Zensur im Grün/Roten Baden-Württemberg?!

Thomas Meyer-Falk 31.03.2014 16:14
Die JVA Freiburg ( http://www.jva-freiburg.de), in Gestalt ihres Anstaltsleiters hat am 13.03.2014 mitgeteilt, sie verbiete dem Politmagazin KONTRASTE (ARD) mich im Rahmen eines Fernseh-Interviews zum Thema Isolationshaft zu befragen.
Zensur im Grün/Roten Baden-Württemberg?!

Die JVA Freiburg ( http://www.jva-freiburg.de), in Gestalt ihres Anstaltsleiters hat am 13.03.2014 mitgeteilt, sie verbiete dem Politmagazin KONTRASTE (ARD) mich im Rahmen eines Fernseh-Interviews zum Thema Isolationshaft zu befragen.

Vorgeschichte

Wie mir Markus P., vom Rundfunk Berlin-Brandenburg Ende November 2013 schrieb, recherchiere man derzeit zum Thema Einzelhaft; angestoßen von einem Fall in Bayern, wo ein Brüderpaar, welches einen Polizisten erschossen haben soll, in Einzelhaft saß. Raimund M.,einer der Brüder, wurde durch die Isolation schwer geschädigt ( https://linksunten.indymedia.org/node/100078).Bei den Recherchen sei man auch auf meine Publikationen zum Thema Isohaft gestoßen und wolle mich deshalb interviewen.
Nachdem ich mein Einverständnis erklärte, wurde Anfang Dezember 2013 durch den rbb bei der JVA Freiburg ein Antrag auf Genehmigung gestellt.

Die Entscheidung des Anstaltsleiters E:

Am 13.03.2014, immerhin fast drei Monate nach Antragstellung, ließ der Anstaltsleiter E., durch seinen Beamten, Hauptsekretär M.mitteilen, man lehne ein solches Interview ab. Um jedoch der „ hohen Bedeutung“ der Pressefreiheit zu entsprechen, stehe es dem Journalisten frei, mich ohne Kamera und ohne Tonbandgerät zu besuchen.

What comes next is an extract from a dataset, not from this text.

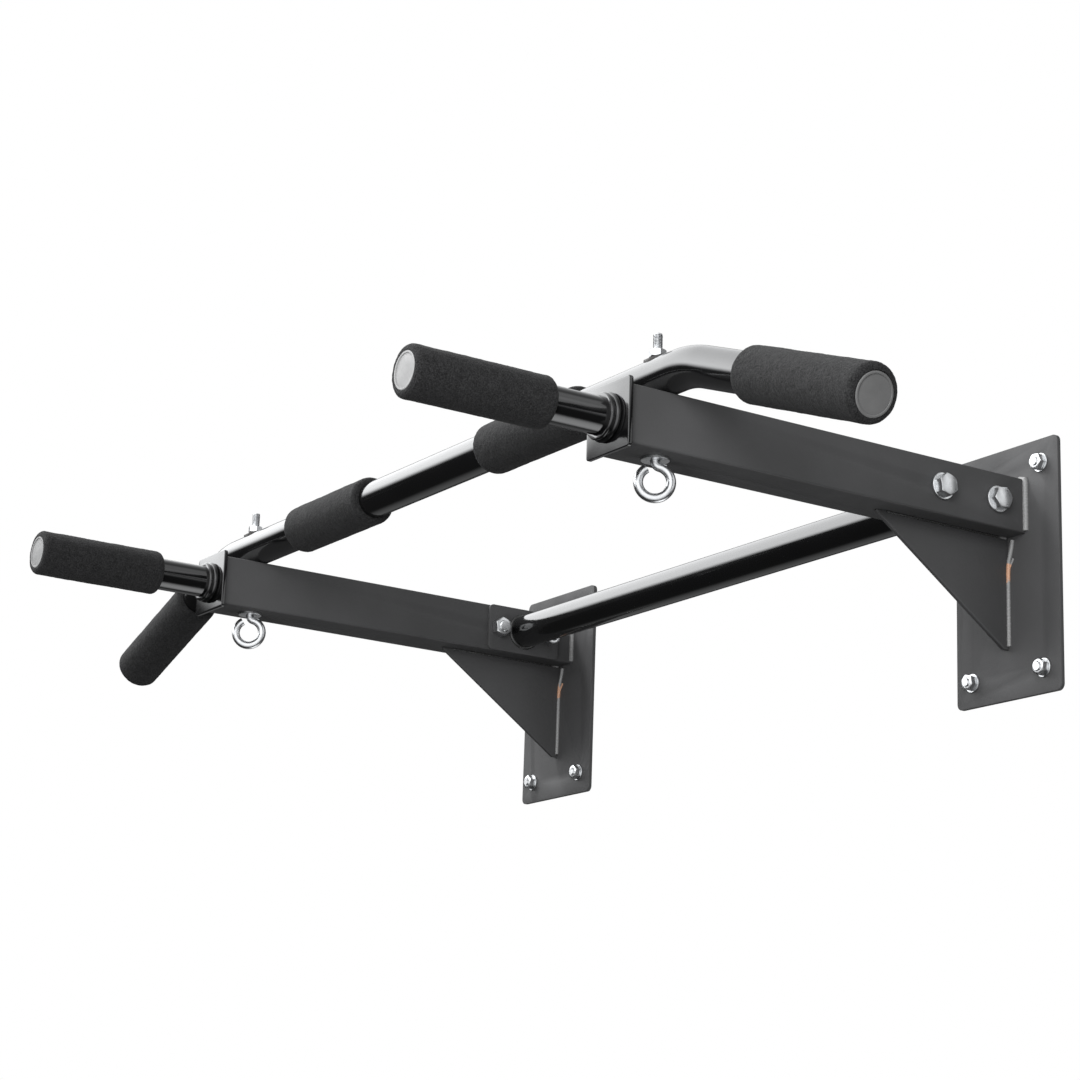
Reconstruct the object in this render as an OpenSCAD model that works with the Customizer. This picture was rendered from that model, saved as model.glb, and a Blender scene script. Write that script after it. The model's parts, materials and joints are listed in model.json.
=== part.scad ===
// Wall mounted pull up bar.
// Two welded wall brackets carry a main bar with drooping ends, two forward
// handles and a rear crossbar. Units are millimetres.
// X runs along the wall, the wall is the plane Y = 0, the bar stands out
// towards -Y, and +Z is up. The origin is the middle of the eight wall studs,
// on the wall.

/* [Wall plates] */
// width of a wall plate
plate_w = 132; // [100:1:180]
// height of a wall plate
plate_h = 230; // [180:1:320]
// thickness of a wall plate
plate_t = 4; // [3:0.5:8]
// corner radius of a wall plate
plate_r = 6; // [2:1:20]
// distance between stud centres across a plate
stud_x = 90; // [60:1:140]
// distance between stud centres up a plate
stud_z = 185; // [140:1:280]

/* [Arms] */
// distance between the middles of the two arms
arm_spacing = 720; // [500:5:900]
// side of the square arm tube
arm_side = 50; // [40:1:60]
// wall thickness of the arm tube
arm_wall = 2; // [1.5:0.5:4]
// corner radius of the arm tube
arm_r = 2; // [0.5:0.5:6]
// length of an arm from its wall plate to its open end
arm_len = 430; // [300:5:600]
// height of the arm middle above the middle of the plate
arm_z = 57; // [30:1:85]
// length of the gusset along the arm
gusset_len = 152; // [80:1:220]
// height of the gusset down the plate
gusset_h = 102; // [60:1:130]
// thickness of the gusset plate
gusset_t = 4; // [3:0.5:8]
// width of the blunt ends of the gusset
gusset_blunt = 6; // [2:1:15]
// leg length of the weld fillets
weld_leg = 4; // [2:0.5:6]

/* [Main bar] */
// outside diameter of the main bar and the crossbar
bar_d = 35; // [28:1:42]
// wall thickness of all round tubes
tube_wall = 2; // [1.5:0.5:3]
// distance of the main bar axis behind the open end of the arms
bar_setback = 44; // [30:1:80]
// half length of the straight middle of the main bar
bar_straight = 390; // [300:5:500]
// radius of the bends, on the tube axis
bend_r = 110; // [80:5:200]
// angle by which the ends droop
bend_a = 20; // [0:1:35]
// straight length of each drooping end
bar_end_len = 216; // [150:2:300]

/* [Foam grips] */
// thickness of the foam around its tube
foam_t = 6; // [4:0.5:10]
// rounding of the grip ends
grip_r = 5.5; // [2:0.5:6]
// length of the two middle grips
center_grip_len = 145; // [100:1:250]
// distance of the middle of a middle grip from the middle of the bar
center_grip_x = 180; // [100:1:240]
// length of the grips on the drooping ends
end_grip_len = 155; // [100:1:200]
// length of the grips on the forward handles
handle_grip_len = 131; // [90:1:160]

/* [Forward handles] */
// outside diameter of the handle tube
handle_d = 32; // [25:1:38]
// length from the open end of the arm to the end of the handle
handle_len = 195; // [150:1:260]
// side of the square plate that closes the arm
handle_plate_side = 60; // [52:1:80]
// thickness of that plate
handle_plate_t = 4; // [3:0.5:6]
// length of the square tongue inside the arm
insert_len = 75; // [60:1:120]
// side of the square tongue
insert_side = 45; // [38:0.5:56]
// thickness of the plastic end plugs outside the tube
plug_t = 4; // [2:0.5:8]

/* [Crossbar] */
// distance of the crossbar axis from the wall
crossbar_y = 70; // [64:1:200]
// length of a flange along the arm
flange_len = 90; // [70:1:130]
// thickness of a flange
flange_t = 4; // [3:0.5:6]
// distance between the two bolts of a flange
flange_bolt_gap = 64; // [50:1:100]

/* [Eye bolts] */
// wire diameter of the eye bolt, which is an M8
eye_wire = 8; // [6:1:12]
// radius of the eye on the middle of the wire
eye_r = 13.5; // [10:0.5:20]
// inside radius of the neck bend on the middle of the wire
eye_neck_r = 5; // [4.5:0.5:10]
// turn of both eyes about their own shanks
eye_turn = 57; // [0:1:90]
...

Ein TV-Interview sei geeignet meine Resozialisierung zu gefährden, insbesondere eine unzutreffende „Märtyrer“-Haltung zu unterstützen.

Die Klage

Gegen diese Entscheidung habe ich am 17.03.2014 bei der zuständigen Strafvollstreckungskammer des Landgerichts Freiburg, Antrag auf gerichtliche Entscheidung gestellt (AZ.13 StVK 158/14). Einleitend teilte ich mit, dass die Anstalt kein Problem damit habe Sexualtätern Pressetermine zu gestatten, so z.B. einem Mitverwahrten, der für eine Reihe zdf_neo interviewt wurde, es also eine willkürliche Ungleichbehandlung darstelle, mir ein TV-Interview zu verbieten.

Ich hielt in dem Schriftsatz der JVA vor, sie versuche das Bild in der Öffentlichkeit zu manipulieren, in dem sie einem Menschen, der viele Jahre selbst in Isolationshaft saß und deshalb über deren schädliche Folgen authentisch berichten könne, verbiete, sich in einem solchen TV-Interview zu äußern; zumal in einem ARD-Politmagazin, welches nicht dafür bekannt sei, einseitige Propaganda von Gefangenen zu verbreiten, weshalb durchaus gewährleistet sei, dass die Berichterstattung ausgewogen verlaufen werde.

Bewertung

Ob es sich in rechtlichem Sinne um Zensur handelt (denn eigentlich verbietet Artikel 5 Abs.1 Grundgesetz jegliche Zensur) mag dahin stehen. In politischem Sinne ist es allemal eine solche, denn der Anstaltsleiter will verhindern, dass die unbestreitbar gegebenen schädlichen Folgen lang dauernder Isolationshaft - und auch in der JVA Freiburg wird an vielen Gefangenen Isohaft vollstreckt - medial breit bekannt werden, dass aus erster Hand jemand darüber berichtet.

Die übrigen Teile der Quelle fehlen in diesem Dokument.